Each character also has their own Elements and Classes, for instance the MC starts off as a Physical element with the Destruction class. Everything else, other than the battle system, is very similar to Genshin Impact, including the Gear (Artifact) System, the levelling system, the Light Cones (Weapon) System is akin to HoYoverse’s previous game.

So, what do I like about Honkai: Star Rail?

As I have mentioned, I love turn-based games and HSR is a combination of the old Suikoden and the new Persona system. You are able to collect a variety of characters that you can meet on your homebase, the Astral Train, and interact with them to get to know them better. The battle system is reminiscence of Persona’s weakness system where hitting the opponent’s system will give you advantages like Damage Over Time or delay in the enemy’s action. It also reminds me of Chrono Cross’ stamina system where you get 5 skill points and each use of skills depletes a skill point, while normal attacks earn a skill point.

This weakness and skill points management system keeps you on your toes as you navigate each battle that gets harder and harder with each new bit of content. There is an art to balancing and timing when you use skills, as depleting your skill points too quickly means you might not get to heal or break a weakness. There is also consideration of timing in using Ultimates, as they are queued up instantly when used. You can do this tactically to break weaknesses or to deal more damage.
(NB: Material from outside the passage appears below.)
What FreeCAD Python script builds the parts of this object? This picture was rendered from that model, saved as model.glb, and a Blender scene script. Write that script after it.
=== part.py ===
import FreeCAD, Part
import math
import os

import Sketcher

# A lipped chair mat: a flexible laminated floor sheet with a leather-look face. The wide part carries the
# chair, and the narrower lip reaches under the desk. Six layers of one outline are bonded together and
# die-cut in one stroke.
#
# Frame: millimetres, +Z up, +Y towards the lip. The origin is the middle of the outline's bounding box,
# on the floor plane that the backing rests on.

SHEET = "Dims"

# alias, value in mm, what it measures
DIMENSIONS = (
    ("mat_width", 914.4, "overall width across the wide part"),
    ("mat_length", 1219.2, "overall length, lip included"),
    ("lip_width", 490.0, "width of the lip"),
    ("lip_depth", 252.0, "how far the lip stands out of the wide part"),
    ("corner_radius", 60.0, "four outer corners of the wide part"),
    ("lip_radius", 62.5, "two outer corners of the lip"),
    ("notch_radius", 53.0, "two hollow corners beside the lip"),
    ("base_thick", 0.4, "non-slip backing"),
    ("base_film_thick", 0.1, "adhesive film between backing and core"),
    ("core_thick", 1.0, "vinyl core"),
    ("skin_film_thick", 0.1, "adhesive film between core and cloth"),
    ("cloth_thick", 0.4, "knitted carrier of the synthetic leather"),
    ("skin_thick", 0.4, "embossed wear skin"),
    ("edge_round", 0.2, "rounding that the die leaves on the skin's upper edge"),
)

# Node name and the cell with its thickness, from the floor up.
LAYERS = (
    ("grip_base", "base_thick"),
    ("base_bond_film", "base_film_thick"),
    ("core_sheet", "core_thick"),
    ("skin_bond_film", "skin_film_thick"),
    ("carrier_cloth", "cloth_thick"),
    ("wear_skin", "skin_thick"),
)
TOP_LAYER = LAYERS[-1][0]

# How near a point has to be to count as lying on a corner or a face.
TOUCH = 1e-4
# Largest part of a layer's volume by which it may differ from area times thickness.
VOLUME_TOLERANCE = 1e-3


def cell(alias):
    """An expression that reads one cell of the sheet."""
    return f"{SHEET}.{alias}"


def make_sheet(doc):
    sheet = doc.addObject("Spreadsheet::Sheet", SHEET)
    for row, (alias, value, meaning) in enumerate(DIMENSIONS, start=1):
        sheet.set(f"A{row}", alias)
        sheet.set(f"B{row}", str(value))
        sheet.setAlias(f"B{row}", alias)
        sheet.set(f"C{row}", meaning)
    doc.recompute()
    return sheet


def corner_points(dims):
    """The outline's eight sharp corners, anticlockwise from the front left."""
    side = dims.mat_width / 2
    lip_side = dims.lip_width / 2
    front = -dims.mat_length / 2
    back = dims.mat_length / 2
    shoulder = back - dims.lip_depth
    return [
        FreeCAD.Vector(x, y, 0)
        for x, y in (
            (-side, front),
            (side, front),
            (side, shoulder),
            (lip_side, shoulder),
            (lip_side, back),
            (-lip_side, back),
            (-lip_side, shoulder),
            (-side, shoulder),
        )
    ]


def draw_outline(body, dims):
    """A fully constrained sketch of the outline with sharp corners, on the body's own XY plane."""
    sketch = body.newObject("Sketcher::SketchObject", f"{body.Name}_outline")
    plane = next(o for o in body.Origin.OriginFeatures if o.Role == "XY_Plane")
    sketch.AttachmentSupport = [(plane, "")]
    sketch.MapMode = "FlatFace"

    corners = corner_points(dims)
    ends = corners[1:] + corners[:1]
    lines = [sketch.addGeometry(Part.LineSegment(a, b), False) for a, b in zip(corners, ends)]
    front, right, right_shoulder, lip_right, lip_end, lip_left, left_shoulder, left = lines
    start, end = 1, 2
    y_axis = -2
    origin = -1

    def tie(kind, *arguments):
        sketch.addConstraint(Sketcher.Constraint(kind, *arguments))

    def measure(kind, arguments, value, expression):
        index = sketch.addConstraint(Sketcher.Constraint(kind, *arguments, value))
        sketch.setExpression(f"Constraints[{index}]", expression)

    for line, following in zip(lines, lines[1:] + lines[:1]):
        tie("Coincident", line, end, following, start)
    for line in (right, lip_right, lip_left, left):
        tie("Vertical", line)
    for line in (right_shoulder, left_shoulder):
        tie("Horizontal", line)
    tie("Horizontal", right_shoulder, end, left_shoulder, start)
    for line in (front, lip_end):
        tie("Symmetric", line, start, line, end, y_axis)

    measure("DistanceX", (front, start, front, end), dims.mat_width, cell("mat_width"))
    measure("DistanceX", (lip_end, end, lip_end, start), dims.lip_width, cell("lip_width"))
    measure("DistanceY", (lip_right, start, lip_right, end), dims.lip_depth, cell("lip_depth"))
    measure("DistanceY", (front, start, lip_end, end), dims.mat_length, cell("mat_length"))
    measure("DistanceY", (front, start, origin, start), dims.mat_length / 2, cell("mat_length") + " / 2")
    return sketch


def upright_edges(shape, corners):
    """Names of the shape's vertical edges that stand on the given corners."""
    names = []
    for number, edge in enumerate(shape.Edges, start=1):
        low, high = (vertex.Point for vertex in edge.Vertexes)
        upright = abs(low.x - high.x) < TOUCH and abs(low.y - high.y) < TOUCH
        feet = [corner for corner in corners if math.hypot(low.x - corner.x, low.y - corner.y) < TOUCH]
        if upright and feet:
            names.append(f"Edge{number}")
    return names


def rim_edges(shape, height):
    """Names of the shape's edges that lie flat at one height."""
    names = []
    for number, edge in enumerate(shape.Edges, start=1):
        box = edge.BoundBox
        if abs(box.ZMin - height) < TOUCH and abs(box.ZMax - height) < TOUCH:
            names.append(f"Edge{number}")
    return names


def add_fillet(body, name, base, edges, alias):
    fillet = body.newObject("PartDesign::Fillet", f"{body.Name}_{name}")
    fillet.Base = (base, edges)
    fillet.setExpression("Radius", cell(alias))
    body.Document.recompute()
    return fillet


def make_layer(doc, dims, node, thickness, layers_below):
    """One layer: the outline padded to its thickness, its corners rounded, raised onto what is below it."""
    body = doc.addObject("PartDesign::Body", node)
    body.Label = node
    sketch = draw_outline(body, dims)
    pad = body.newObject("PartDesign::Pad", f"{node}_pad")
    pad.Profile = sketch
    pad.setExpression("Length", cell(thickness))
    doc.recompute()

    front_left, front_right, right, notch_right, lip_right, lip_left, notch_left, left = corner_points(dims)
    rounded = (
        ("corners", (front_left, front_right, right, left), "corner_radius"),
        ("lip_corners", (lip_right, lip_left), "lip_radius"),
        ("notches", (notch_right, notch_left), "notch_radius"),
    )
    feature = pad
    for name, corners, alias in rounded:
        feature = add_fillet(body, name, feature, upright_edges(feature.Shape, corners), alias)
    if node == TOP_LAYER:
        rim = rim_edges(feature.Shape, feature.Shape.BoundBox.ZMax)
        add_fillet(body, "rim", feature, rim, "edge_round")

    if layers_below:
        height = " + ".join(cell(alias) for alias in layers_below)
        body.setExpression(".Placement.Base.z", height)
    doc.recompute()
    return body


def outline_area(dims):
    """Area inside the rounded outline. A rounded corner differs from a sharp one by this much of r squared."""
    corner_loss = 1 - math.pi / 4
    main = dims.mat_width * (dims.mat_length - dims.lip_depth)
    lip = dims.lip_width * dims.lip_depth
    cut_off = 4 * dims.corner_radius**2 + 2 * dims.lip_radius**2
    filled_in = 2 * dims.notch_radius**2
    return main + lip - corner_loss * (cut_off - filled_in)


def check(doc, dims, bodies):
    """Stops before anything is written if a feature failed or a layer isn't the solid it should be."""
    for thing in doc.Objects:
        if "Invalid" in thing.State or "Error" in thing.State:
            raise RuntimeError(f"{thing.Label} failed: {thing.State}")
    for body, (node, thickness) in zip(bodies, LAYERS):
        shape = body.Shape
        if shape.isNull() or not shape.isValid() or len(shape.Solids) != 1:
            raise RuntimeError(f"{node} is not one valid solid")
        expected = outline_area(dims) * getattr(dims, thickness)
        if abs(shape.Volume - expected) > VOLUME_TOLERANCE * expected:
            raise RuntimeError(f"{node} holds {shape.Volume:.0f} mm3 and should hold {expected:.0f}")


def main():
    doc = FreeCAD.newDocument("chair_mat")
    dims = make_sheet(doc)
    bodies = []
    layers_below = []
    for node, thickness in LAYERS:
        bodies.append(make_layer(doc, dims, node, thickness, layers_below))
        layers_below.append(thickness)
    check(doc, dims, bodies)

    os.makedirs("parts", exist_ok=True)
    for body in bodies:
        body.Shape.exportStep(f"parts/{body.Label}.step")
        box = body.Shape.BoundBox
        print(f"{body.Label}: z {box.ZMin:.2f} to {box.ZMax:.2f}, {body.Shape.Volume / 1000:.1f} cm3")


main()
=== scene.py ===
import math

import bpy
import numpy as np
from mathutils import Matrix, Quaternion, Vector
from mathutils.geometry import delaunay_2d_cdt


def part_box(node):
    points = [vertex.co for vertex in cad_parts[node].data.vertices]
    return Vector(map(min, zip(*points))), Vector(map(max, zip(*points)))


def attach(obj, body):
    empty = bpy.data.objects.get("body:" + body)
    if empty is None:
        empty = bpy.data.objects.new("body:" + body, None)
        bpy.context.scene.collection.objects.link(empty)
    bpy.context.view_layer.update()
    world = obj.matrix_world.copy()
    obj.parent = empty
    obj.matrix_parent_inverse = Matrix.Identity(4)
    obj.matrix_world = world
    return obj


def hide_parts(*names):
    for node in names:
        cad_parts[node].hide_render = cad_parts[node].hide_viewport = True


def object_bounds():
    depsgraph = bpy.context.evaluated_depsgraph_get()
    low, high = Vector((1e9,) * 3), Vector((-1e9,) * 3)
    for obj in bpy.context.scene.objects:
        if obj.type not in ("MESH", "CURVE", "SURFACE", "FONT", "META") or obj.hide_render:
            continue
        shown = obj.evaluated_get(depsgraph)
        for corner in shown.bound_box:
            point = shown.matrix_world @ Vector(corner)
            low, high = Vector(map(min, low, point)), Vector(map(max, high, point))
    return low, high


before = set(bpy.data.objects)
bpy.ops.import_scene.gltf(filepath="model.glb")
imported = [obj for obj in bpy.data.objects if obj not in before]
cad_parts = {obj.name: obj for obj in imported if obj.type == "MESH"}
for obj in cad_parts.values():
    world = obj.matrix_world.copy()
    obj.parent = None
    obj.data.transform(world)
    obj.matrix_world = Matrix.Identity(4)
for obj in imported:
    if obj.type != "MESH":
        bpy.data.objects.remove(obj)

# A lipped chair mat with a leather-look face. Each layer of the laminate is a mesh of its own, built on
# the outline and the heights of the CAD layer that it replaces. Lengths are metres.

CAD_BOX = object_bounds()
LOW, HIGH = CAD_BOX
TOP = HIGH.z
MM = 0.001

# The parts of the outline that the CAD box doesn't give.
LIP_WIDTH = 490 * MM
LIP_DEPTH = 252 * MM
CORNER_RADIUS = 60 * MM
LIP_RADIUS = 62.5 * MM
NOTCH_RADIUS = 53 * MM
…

There is also a lot of quality of life that is present here that’s unfortunately not available in Genshin, like the Gear (Artifact) synthesizer that lets you choose Main Stats that you want so you do not have to farm as much. The loading time is also shortened from one teleporter to another if its within the same map, thus saving so much time. Furthermore, each farming location from bosses to materials and experience, each of them has its own teleporter.
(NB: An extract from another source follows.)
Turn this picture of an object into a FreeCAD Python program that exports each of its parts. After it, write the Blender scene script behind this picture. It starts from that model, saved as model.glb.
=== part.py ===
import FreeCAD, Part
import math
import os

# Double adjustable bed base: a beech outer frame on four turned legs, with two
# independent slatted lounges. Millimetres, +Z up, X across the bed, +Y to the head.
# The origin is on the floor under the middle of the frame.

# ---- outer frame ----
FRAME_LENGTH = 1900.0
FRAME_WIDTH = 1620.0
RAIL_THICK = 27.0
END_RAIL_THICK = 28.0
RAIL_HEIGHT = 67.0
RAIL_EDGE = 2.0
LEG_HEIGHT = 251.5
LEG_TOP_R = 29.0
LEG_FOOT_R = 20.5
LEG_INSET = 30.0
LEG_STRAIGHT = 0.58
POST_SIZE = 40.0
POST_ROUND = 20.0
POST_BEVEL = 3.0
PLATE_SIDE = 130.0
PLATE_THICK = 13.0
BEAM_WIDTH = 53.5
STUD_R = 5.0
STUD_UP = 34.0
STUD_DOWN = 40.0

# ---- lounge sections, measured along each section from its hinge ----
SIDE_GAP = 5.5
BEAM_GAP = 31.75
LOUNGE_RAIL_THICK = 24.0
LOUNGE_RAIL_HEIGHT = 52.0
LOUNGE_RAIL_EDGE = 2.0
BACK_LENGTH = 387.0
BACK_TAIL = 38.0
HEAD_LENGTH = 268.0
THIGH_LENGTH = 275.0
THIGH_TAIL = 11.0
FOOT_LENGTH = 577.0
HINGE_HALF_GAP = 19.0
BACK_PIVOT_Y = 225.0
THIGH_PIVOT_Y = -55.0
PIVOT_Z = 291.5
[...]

Although there is not much to say about the story of the game, I do appreciate being able to interact with if not all of the characters that I have pulled, almost all that I have met up to the current story. This is unlike Genshin where I play with all these characters, but the only interactions I have with them are during events. I do also have a soft spot for sci-fi stories, growing up Star Wars, Lost in Space and other space movies, thus I love the theme and story of HSR.

The best thing about the game is the Simulated Universe feature which is a rogue-like system in-game that not only allows you to test out your team compositions, but also to farm certain Gear. Since it’s a rogue-like, you get more power ups with each run. Not to mention, using the powers of Aeons ties into the story of the game. The system is free to do without costing any Trailblazer Power, so you can run it as much as you want while collecting the Gears using Trailblazer Power when you have any available. Simulated Universe gives me something to do when I have nothing else to do in the game, but still want to play it.

What don’t I like about Honkai: Star Rail?

First and foremost, although there is a lot to do in the game, there isn’t enough at this point. The overall story might take you a week to finish at a decent pace and ends on a cliff-hanger at the second planet. Even the side stories and side quests would take you around another day or two to finish them. Although there are a variety of them, they mostly consist of fetch quests with interwoven stories in between to slow down the pace of the quests. Thus, although there seems like there is a lot to do, none of it has much substance other than the main story quests.

The next thing I don’t like and I miss in Genshin, is the ability to explore the world. Unlike in Genshin where it is an open world and you can climb, swim, jump and glide throughout the world of Teyvat, HSR’s world and maps are more linear with only a few deviating paths. The discovery of new chests and new secrets in Genshin gives the feeling of visiting another world which is sorely missing in HSR. Even the puzzles in HSR are simple, easily understood and solvable within minutes of doing them.

This lack of exploration is made worst by the fact that progression of the story quest is locked at certain Account Levels which is a grind to increase. In Genshin, exploring the world give you experience that boosts your Account Level, be it unlocking new areas of the map, finding treasure chests (which there are a ton of), and doing the various amounts of sub-quests and more. In HSR going from map to map doesn’t earn you any experience and there is only a few treasure chests that can be found in a map, so the only way to grind Account Levels are to wait for the daily quests or use Trailblazer Power farming materials.

Final Thoughts

Overall, as you can tell by my biased review, I love the game and can’t wait for even more content, be it the main story or events that they have planned. I am even excited to pull some of the upcoming banners (like everyone’s favourite waifu, Kafka). It has so much going on that makes it a great turn-based gacha game that I don’t mind closing one eye to its lacking features. All in all, I give it 9 pies out of 10.